> **TO BE DONE**: Copy exactly the lines from the one containing "Write the OpenSCAD" through the one containing "running_gap = 0.3; // [0.2:0.05:0.4]", both included, and nothing else.

> **SUPPLIED DATA**:

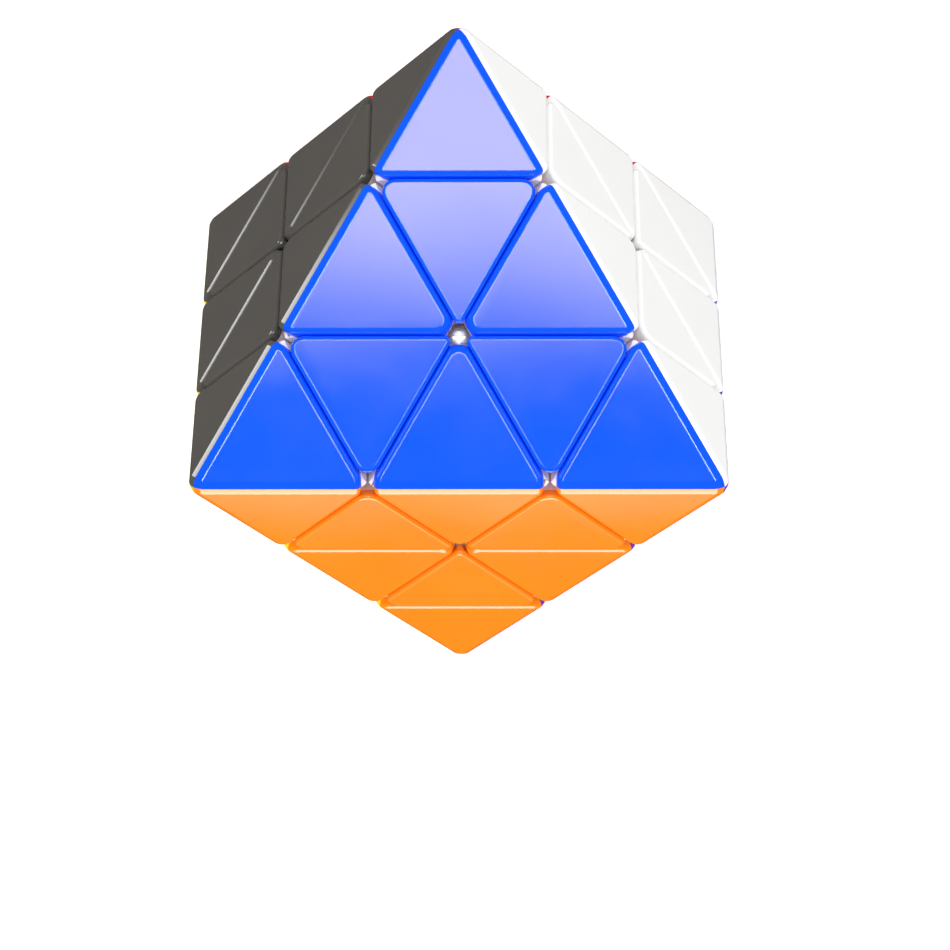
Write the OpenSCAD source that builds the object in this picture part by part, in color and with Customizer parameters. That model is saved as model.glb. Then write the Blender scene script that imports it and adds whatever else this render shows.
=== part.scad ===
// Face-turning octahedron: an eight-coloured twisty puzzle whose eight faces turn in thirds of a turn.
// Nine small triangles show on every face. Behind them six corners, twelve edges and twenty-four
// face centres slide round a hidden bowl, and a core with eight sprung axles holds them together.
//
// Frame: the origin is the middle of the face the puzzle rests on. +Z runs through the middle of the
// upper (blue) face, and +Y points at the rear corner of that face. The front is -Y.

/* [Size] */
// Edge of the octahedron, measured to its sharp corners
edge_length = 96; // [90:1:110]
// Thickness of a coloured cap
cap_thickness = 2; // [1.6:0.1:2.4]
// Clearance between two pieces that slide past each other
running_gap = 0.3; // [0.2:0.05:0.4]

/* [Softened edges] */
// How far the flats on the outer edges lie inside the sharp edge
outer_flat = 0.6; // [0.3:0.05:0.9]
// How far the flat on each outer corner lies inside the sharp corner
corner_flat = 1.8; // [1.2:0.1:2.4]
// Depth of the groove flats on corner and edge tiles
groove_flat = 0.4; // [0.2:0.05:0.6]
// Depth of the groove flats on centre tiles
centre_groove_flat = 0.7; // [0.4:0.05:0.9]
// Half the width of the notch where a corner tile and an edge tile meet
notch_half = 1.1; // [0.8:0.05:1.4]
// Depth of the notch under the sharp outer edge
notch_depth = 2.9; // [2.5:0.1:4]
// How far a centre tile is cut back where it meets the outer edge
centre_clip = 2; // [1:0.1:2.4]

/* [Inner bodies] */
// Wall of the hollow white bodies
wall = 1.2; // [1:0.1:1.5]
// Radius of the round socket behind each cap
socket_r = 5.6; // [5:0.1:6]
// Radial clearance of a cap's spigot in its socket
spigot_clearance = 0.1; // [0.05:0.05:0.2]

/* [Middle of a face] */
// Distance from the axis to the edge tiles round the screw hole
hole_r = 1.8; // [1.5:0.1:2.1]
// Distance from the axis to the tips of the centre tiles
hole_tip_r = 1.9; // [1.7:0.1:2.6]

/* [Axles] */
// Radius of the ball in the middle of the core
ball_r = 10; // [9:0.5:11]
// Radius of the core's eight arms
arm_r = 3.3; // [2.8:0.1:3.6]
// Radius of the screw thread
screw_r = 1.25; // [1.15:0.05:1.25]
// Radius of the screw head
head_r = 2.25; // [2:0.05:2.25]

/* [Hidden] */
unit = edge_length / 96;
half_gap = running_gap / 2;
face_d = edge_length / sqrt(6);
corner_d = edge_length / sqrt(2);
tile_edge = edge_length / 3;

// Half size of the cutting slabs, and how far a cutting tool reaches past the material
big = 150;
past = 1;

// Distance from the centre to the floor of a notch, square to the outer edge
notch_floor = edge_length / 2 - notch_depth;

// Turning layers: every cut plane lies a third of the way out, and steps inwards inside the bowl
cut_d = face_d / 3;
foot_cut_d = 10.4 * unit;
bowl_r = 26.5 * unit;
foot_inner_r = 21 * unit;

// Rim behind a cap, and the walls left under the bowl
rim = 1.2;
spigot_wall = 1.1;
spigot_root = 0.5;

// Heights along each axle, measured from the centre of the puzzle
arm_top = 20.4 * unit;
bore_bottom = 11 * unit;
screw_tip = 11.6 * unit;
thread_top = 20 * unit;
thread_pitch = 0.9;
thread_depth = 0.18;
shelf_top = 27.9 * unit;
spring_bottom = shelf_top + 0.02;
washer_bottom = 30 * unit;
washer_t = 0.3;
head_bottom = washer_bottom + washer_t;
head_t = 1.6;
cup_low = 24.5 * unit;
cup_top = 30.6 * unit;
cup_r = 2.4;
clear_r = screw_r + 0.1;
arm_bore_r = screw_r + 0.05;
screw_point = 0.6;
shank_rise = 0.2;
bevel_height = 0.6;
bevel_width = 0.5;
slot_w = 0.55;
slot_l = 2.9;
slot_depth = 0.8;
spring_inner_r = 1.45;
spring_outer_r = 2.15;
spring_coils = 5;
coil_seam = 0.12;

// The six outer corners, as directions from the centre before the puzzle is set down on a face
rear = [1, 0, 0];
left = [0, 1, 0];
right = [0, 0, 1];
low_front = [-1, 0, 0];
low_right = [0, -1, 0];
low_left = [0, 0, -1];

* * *

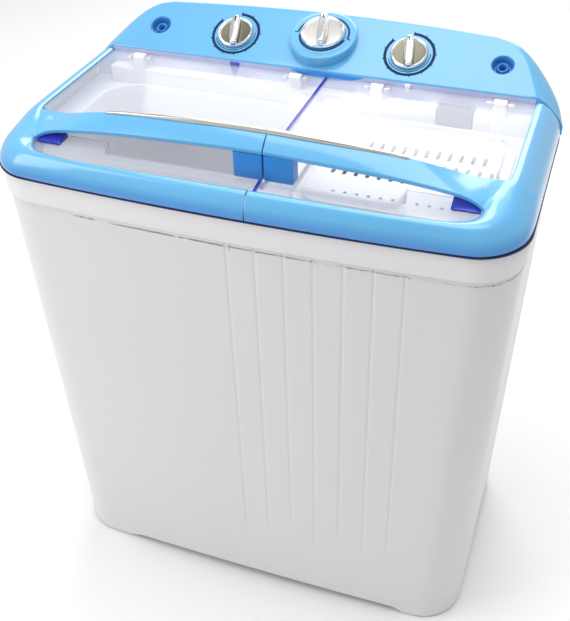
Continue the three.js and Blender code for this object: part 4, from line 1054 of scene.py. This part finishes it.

> **COMPLETE RESPONSE**:
Write the OpenSCAD source that builds the object in this picture part by part, in color and with Customizer parameters. That model is saved as model.glb. Then write the Blender scene script that imports it and adds whatever else this render shows.
=== part.scad ===
// Face-turning octahedron: an eight-coloured twisty puzzle whose eight faces turn in thirds of a turn.
// Nine small triangles show on every face. Behind them six corners, twelve edges and twenty-four
// face centres slide round a hidden bowl, and a core with eight sprung axles holds them together.
//
// Frame: the origin is the middle of the face the puzzle rests on. +Z runs through the middle of the
// upper (blue) face, and +Y points at the rear corner of that face. The front is -Y.

/* [Size] */
// Edge of the octahedron, measured to its sharp corners
edge_length = 96; // [90:1:110]
// Thickness of a coloured cap
cap_thickness = 2; // [1.6:0.1:2.4]
// Clearance between two pieces that slide past each other
running_gap = 0.3; // [0.2:0.05:0.4]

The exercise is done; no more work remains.